▶ [PROBLEM TO WORK ON]
Print the entries below in their entirety, exactly as they are written.

··· MATERIAL SHOWN

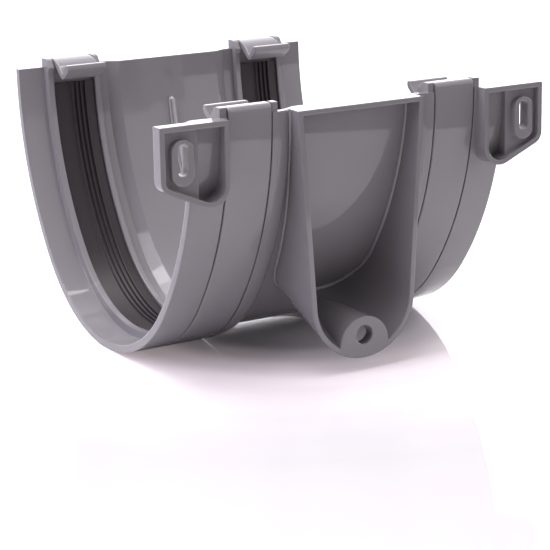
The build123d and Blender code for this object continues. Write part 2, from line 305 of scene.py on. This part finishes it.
# %% Sizes of the bowl, from the frame
strap_low, strap_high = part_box("left_strap")
BOWL_HALF_WIDTH = (strap_high.y - strap_low.y) / 2
BOWL_MIDDLE_Y = (strap_high.y + strap_low.y) / 2
RIM_HEIGHT = 80.2 * MM
BOTTOM_RADIUS = 50.0 * MM
BOTTOM_DROP = RIM_HEIGHT - BOTTOM_RADIUS
SHORTFALL = BOWL_HALF_WIDTH - BOTTOM_RADIUS
SIDE_OFFSET = (BOTTOM_DROP**2 - SHORTFALL**2) / (2 * SHORTFALL)
SIDE_RADIUS = BOWL_HALF_WIDTH + SIDE_OFFSET
JOINT_ANGLE = math.atan2(BOTTOM_DROP, SIDE_OFFSET)
print("bowl, mm: half width", round(BOWL_HALF_WIDTH / MM, 2), "side radius", round(SIDE_RADIUS / MM, 2),
      "joint at", round(math.degrees(JOINT_ANGLE), 1), "degrees")

# %% [markdown]
# The tree lays the outline along a straight rail first, then moves every point to its place on the
# bowl. Two Capture Attribute nodes remember where a point was on the outline and on the rail. The
# rule itself is a list of rows, and each row becomes one Math node.

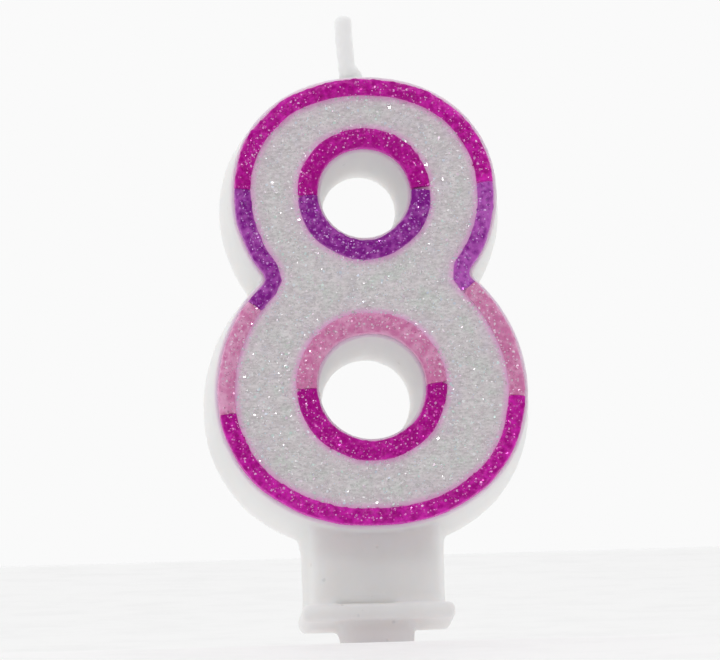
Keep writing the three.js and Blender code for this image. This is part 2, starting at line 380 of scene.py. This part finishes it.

······

▶ [FULL SOLUTION]
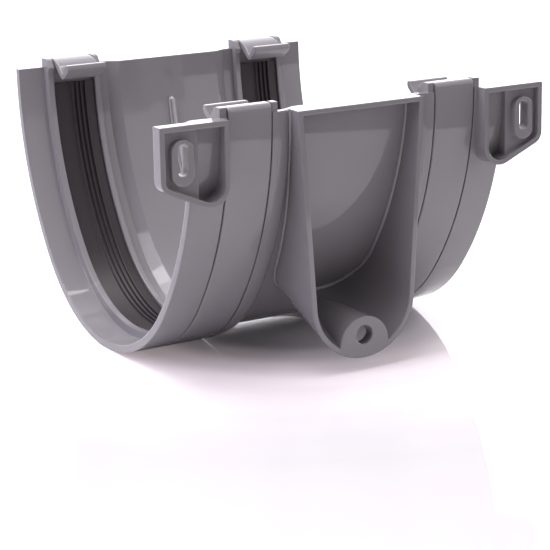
The build123d and Blender code for this object continues. Write part 2, from line 305 of scene.py on. This part finishes it.
# %% Sizes of the bowl, from the frame
strap_low, strap_high = part_box("left_strap")
BOWL_HALF_WIDTH = (strap_high.y - strap_low.y) / 2
BOWL_MIDDLE_Y = (strap_high.y + strap_low.y) / 2
RIM_HEIGHT = 80.2 * MM
BOTTOM_RADIUS = 50.0 * MM
BOTTOM_DROP = RIM_HEIGHT - BOTTOM_RADIUS
SHORTFALL = BOWL_HALF_WIDTH - BOTTOM_RADIUS
SIDE_OFFSET = (BOTTOM_DROP**2 - SHORTFALL**2) / (2 * SHORTFALL)
SIDE_RADIUS = BOWL_HALF_WIDTH + SIDE_OFFSET
JOINT_ANGLE = math.atan2(BOTTOM_DROP, SIDE_OFFSET)
print("bowl, mm: half width", round(BOWL_HALF_WIDTH / MM, 2), "side radius", round(SIDE_RADIUS / MM, 2),
      "joint at", round(math.degrees(JOINT_ANGLE), 1), "degrees")

# %% [markdown]
# The tree lays the outline along a straight rail first, then moves every point to its place on the
# bowl. Two Capture Attribute nodes remember where a point was on the outline and on the rail. The
# rule itself is a list of rows, and each row becomes one Math node.

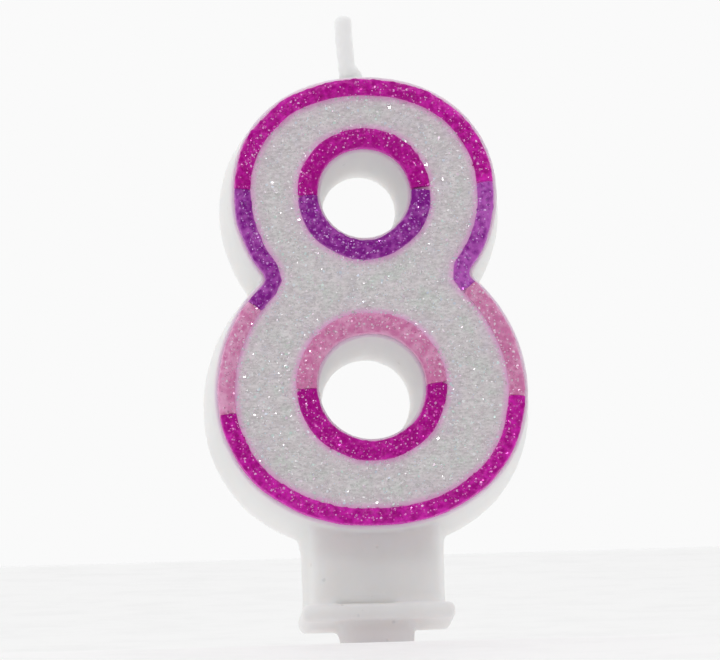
Keep writing the three.js and Blender code for this image. This is part 2, starting at line 380 of scene.py. This part finishes it.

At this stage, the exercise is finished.